Search code examples
sqlverticadata-masking

Random Digit Data Masking on Id_number in Vertica


I need to mask 4 digit of id_number rondomly between 6th and 12th digits.

Example: 555444888777 --> 55544x8x8xx7

I wrote following code but it is rondom for every 2 digit. Is there any solution for rondomly masking with given intervals and how many digits for needed to mask in Vertica ?

SELECT OVERLAYB(OVERLAYB(OVERLAYB(OVERLAYB('555444888777', 'x', 5+RANDOMINT(2)),'x', 7+RANDOMINT(2)),'x', 9+RANDOMINT(2)),'x',11+RANDOMINT(2));


Solution

  • If you really want to randomly replace a digit with an 'x' at , randomly, the first or second digit after positions 5,7,9 and 11, as you coded it, then create a function as I did, so you don't need to re-code the nested OVERLAYB() calls every time.

    You can replace 5,7,9 and 11 with a RANDOMINT() call, too, if you want more variance.

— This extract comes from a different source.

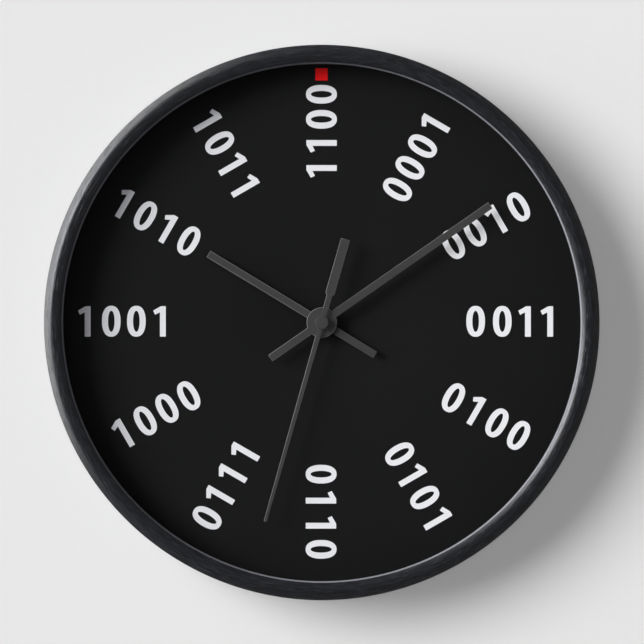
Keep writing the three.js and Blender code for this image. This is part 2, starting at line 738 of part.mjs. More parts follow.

    If, however, you want to vary the number of replacements (from 4 times to another number of times), you will have to re-write the function for a different number of replacements. Or go through the trouble of writing a UDx (User Defined Extension), in C++, Java, R or Python.

    Check the Vertica docu for that; start here: https://www.vertica.com/docs/10.0.x/HTML/Content/Authoring/SQLReferenceManual/Statements/CREATEFUNCTIONUDF.htm?zoom_highlight=create%20function

    Having said that, here goes the function with your same functionality, and its test:

    CREATE OR REPLACE FUNCTION maskrand( 
      s VARCHAR(256)
    ) 
    RETURN VARCHAR(256) 
    AS 
    BEGIN
      RETURN (
        OVERLAYB(
          OVERLAYB(
            OVERLAYB(
              OVERLAYB(
                s
              , 'x'
              , 5+RANDOMINT(2)
              )
              ,'x'
            , 7+RANDOMINT(2)
            )
            ,'x'
          , 9+RANDOMINT(2)
          )
          ,'x'
        , 11+RANDOMINT(2)
        )
      );
    END;
    
    -- test ...
    WITH indata(s) AS (
              SELECT '555444888777'
    UNION ALL SELECT '666333444888'
    ) 
    SELECT
      s, maskrand(s) AS masked
    FROM indata;
    -- out       s       |    masked    
    -- out --------------+--------------
    -- out  555444888777 | 5554x48x8xx7
    -- out  666333444888 | 6663x3x4x88x